Øystein Løseth took over as the new leader of Statoil’s board of directors on Wednesday, and he’s no stranger to writedowns and cutting staff. His downsizing experience from his years at Swedish energy firm Vattenfall will likely come in handy as Statoil also goes through a major reduction program.
Løseth joined Statoil’s board two weeks before the company’s former CEO, Helge Lund, quit last fall. Then the price of oil fell by another 10 dollars a barrel and the cost-cutting that Lund had initiated took on a new urgency, not least because the value of investments in shale gas and and oil sands in North America (also initiated during Lund’s tenure) fell by half along with oil prices. It all led to Statoil logging a first-quarter loss, and the cost- and staff cuts have accelerated since as the price of oil remains relatively low.
“We have re-evaluated these values as too high and have chosen to write them down,” Løseth told newspaper Dagens Næringsliv (DN) this week. “Now we have a position in the US that’s good to work from. I choose to look forward. We have what we have.”
No deviation from stated strategy
Løseth came across in his interview with DN as being very careful in choosing his words or announcing any grand plans for Statoil. He was clearly well-briefed, has been on Statoil’s board for around eight months and wouldn’t say anything, according to DN, that wasn’t firmly anchored in the company’s agreed strategy.
“This is not the day for thinking out loud or making any personal evaluations,” Løseth said. “The strategy is firm.”
Asked whether he’s been brought in to clean up after the boom years of Norway’s oil industry, he said the board and management of Statoil would cooperate on developing values in the best possible way. “There will be a long-term view in what we do and no intensive, all-out mentality,” he said.
‘Some parallels’ between Statoil and Vattenfall
Løseth, a graduate of BI Norwegian School of Management in Bergen with a masters degree from NTNU (the Norwegian University of Science and Technology), has also worked for Dutch energy firm NUON and Statkraft. He is perhaps best known for being behind major writedowns at Vattenfall, and staff cuts of around 10,000.
When he left Vattenfall as its chief executive last fall, he had cut the company’s number of employees from 40,000 to 30,000, taken writedowns of SEK 75 billion and cut the company into two. DN reported that he was handsomely rewarded for his efforts, taking around SEK 90 million when he left.
He acknowledges that there are “some parallels” between Vattenfall and Statoil. A dive in prices at both companies made cuts necessary “to ensure good profitability,” he told DN.

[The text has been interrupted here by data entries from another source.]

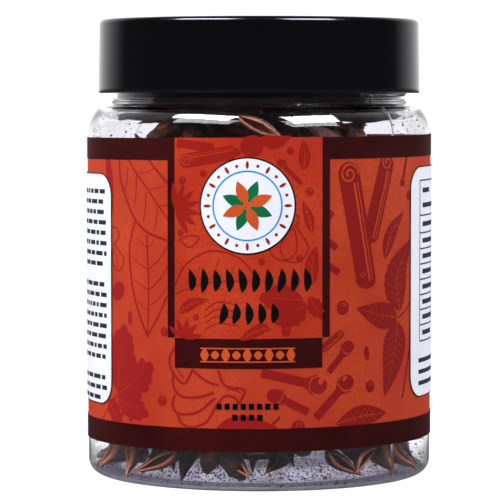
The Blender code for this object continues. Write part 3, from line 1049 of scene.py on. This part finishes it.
def settle(count, steps, rng):
    """Middle, turn and size of each pod after the clusters of balls have fallen and come to rest."""
    local, sizes = pod_balls()
    local = local - local.mean(axis=0)
    per_pod = len(sizes)
    scale = 1.04 + 0.2 * rng.random(count)
    shapes = local[None] * scale[:, None, None]
    sizes = (sizes[None] * scale[:, None]).ravel()
    order = np.arange(count)
    swing = order * np.pi * (3.0 - 5.0**0.5)
    ring = np.where(order % 5 == 0, 16.0, 23.0)
    middles = np.stack([ring * np.cos(swing), ring * np.sin(swing), 12.0 + (order // 5) * 11.5], axis=1)
    turns = random_turns(rng, count)
    balls = np.einsum("pij,pkj->pki", turns, shapes) + middles[:, None]
    speed = np.zeros_like(balls)
    for step in range(steps):
        speed[..., 2] -= FALL
        before = balls.copy()
        balls = balls + speed
        if step % 6 == 0:
            first, second, belong = close_pairs(balls, sizes, per_pod)
        for _ in range(3):
            flat = balls.reshape(-1, 3)
            away = flat[first] - flat[second]
            gap = np.linalg.norm(away, axis=1) + 1e-9
            push = away * (PUSH * np.clip(belong - gap, 0.0, None) / gap)[:, None]
            shift = [
                np.bincount(first, push[:, axis], len(flat)) - np.bincount(second, push[:, axis], len(flat))
                for axis in range(3)
            ]
            flat = flat + np.stack(shift, axis=1)
            out = np.hypot(flat[:, 0], flat[:, 1])
            past_wall = np.clip(out - (heap_radius(flat[:, 2]) - sizes), 0.0, None)
            beside = (flat[:, 2] > CORE_LOW) & (flat[:, 2] < CORE_HIGH)
            in_core = np.clip(CORE_RADIUS + sizes - out, 0.0, None) * beside
            flat[:, :2] += flat[:, :2] * ((in_core - past_wall) / np.maximum(out, 0.001))[:, None]
            under = floor_height(np.hypot(flat[:, 0], flat[:, 1])) + sizes - flat[:, 2]
            flat[:, 2] += np.clip(under, 0.0, None)
            balls = flat.reshape(count, per_pod, 3)
            middles = balls.mean(axis=1)
            spread = np.einsum("pki,pkj->pij", balls - middles[:, None], shapes)
            left, _, right = np.linalg.svd(spread)
            left[:, :, 2] *= np.sign(np.linalg.det(left @ right))[:, None]
            turns = left @ right
            balls = np.einsum("pij,pkj->pki", turns, shapes) + middles[:, None]
        speed = (balls - before) * SLOWING
    origin = middles - np.einsum("pij,j->pi", turns, pod_balls()[0].mean(axis=0)) * scale[:, None]
    return origin, turns, scale


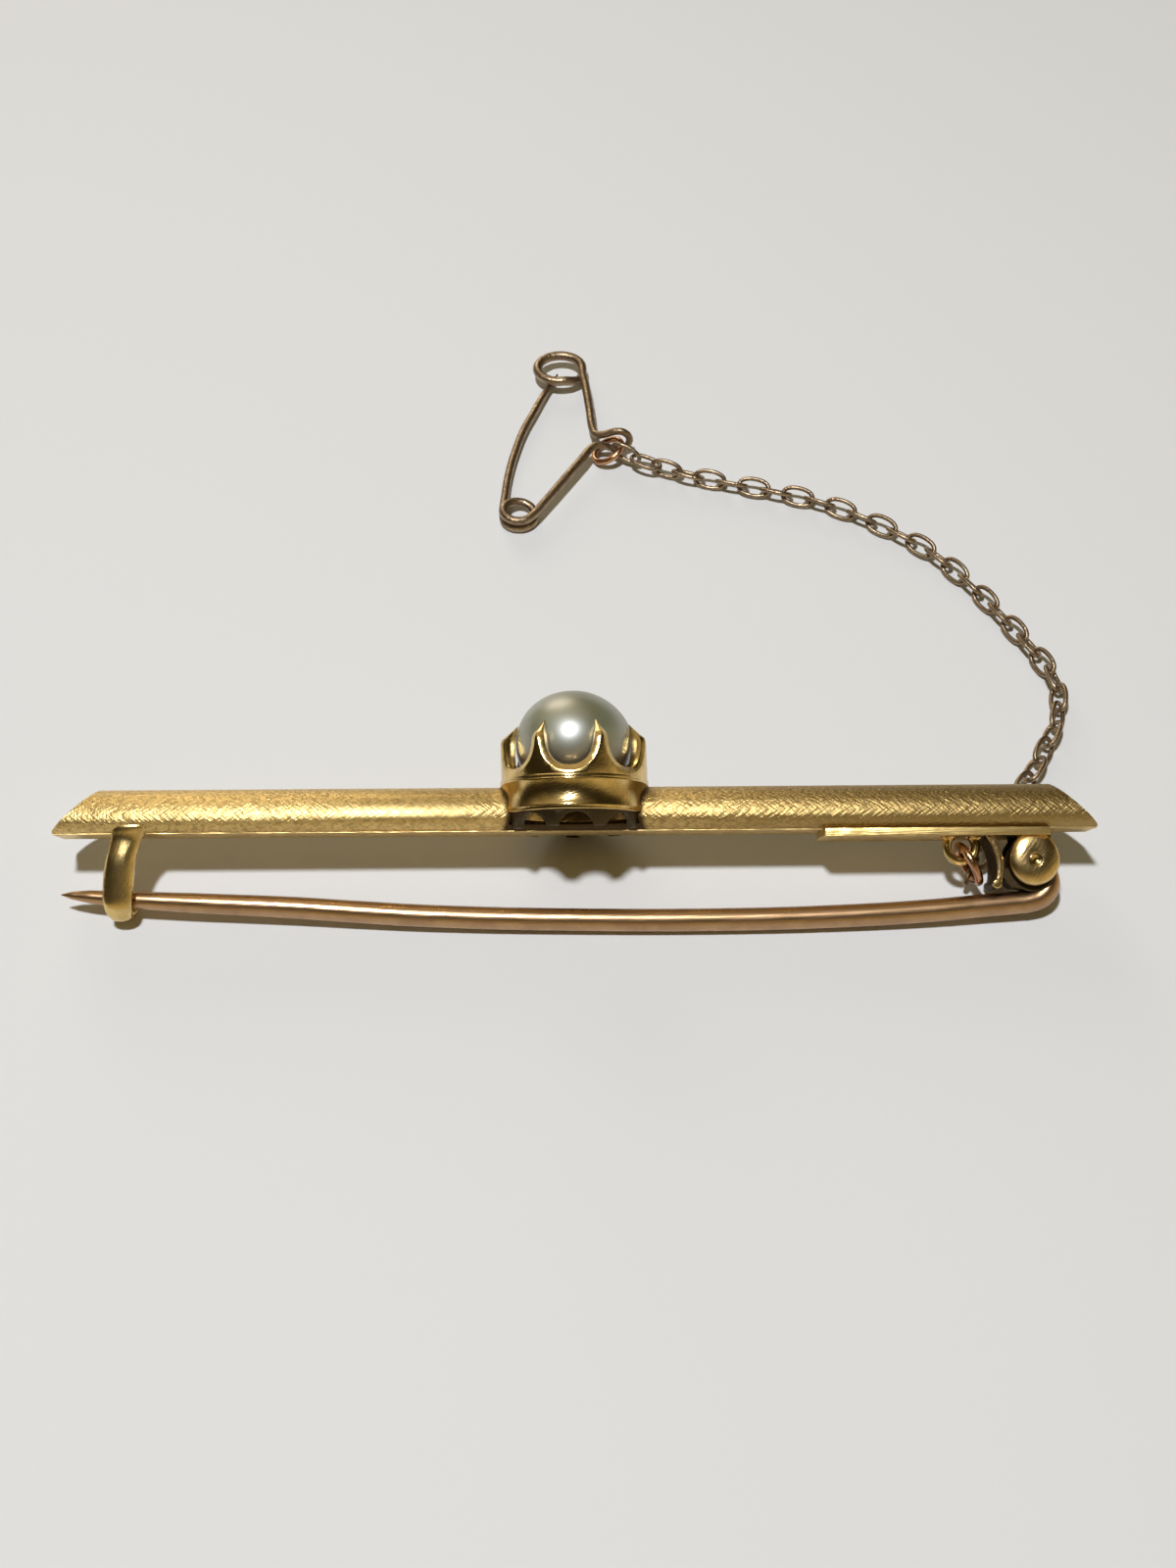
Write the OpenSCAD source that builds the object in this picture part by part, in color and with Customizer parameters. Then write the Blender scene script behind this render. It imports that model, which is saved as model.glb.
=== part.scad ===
// Bar brooch with one pearl in a claw setting, a hinged pin and a safety chain, lying on its side.
// Millimetres. +Z is up from the surface it lies on, X runs along the bar, +Y leads to the chain.
// The brooch itself is drawn standing: X along the bar, Z along the pearl's axis, its back at Z = 0,
// and the side that faces up when it lies towards -Y. The module lying() then turns it over.

/* [Bar] */
// Length of the bar along its back edge
bar_len = 50; // [48:0.5:52]
// Width of the bar across its back
bar_w = 3.3; // [3:0.1:3.5]
// Height of the bar from its back to its crest
bar_h = 2.24; // [2.2:0.02:2.4]
// Run of the slanted cut at each end
bar_slant = 2.0; // [1.4:0.05:2.4]
// Thickness of the flat back plate
back_t = 0.3; // [0.2:0.05:0.4]

/* [Setting] */
// Outer radius of the crown that carries the claws
crown_r = 3.6; // [3.5:0.01:3.65]
// Number of claws round the crown
claws = 7; // [6:1:8]
// Height of the claw tips above the bar's back
claw_top = 5.2; // [5.1:0.05:5.35]
// Radius at the claw tips, where they lean over the pearl
tip_r = 2.88; // [2.84:0.01:2.95]
// Number of arches round the open foot of the setting
arches = 9; // [7:1:10]

/* [Pearl] */
// Radius of the pearl
pearl_r = 2.74; // [2.5:0.01:2.76]
// Height of the pearl's centre above the bar's back
pearl_z = 4.34; // [4.32:0.01:4.5]

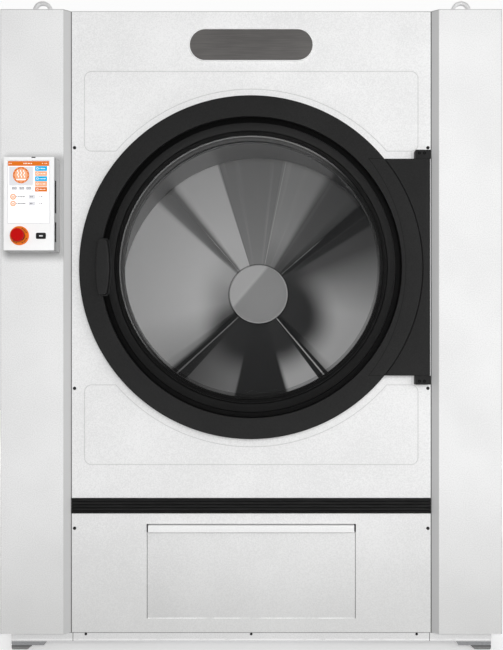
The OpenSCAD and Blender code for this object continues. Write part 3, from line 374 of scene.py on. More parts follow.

He thinks Statoil was “out early” with its own cost-cutting efforts to adjust to lower oil prices. He thinks the entire oil and gas industry in Norway has had a “generally high cost level,” and that he hasn’t seen any signs that Statoil was widely responsible for driving up costs.
He said he thinks Statoil’s employees understand that oil prices can swing widely, and that “they’re used to change and reorganizations.” He conceded that costs cuts and staffing reduction are “always demanding and create uncertainty, but I think management has been good at clarifying and setting them in motion.”
Asked whether Statoil has now made sufficient cuts, he said he thinks it has “but we can’t rule out new cuts. Management has the flexibility necessary in the various scenarios, especially since several field development projects have been postponed.” That includes the Johan Castberg field in the Barents Sea and Snorre 2040, since neither would be profitable given today’s oil price. On Wednesday, Statoil also suspended the use of the Scarabeo 5 drilling rig, because of “overcapacity in its rig portfolio.” The suspension will take effect after the rig completes drilling a well on the Kristin field in mid-August, in another operations slowdown that sending shudders through the offshore industry.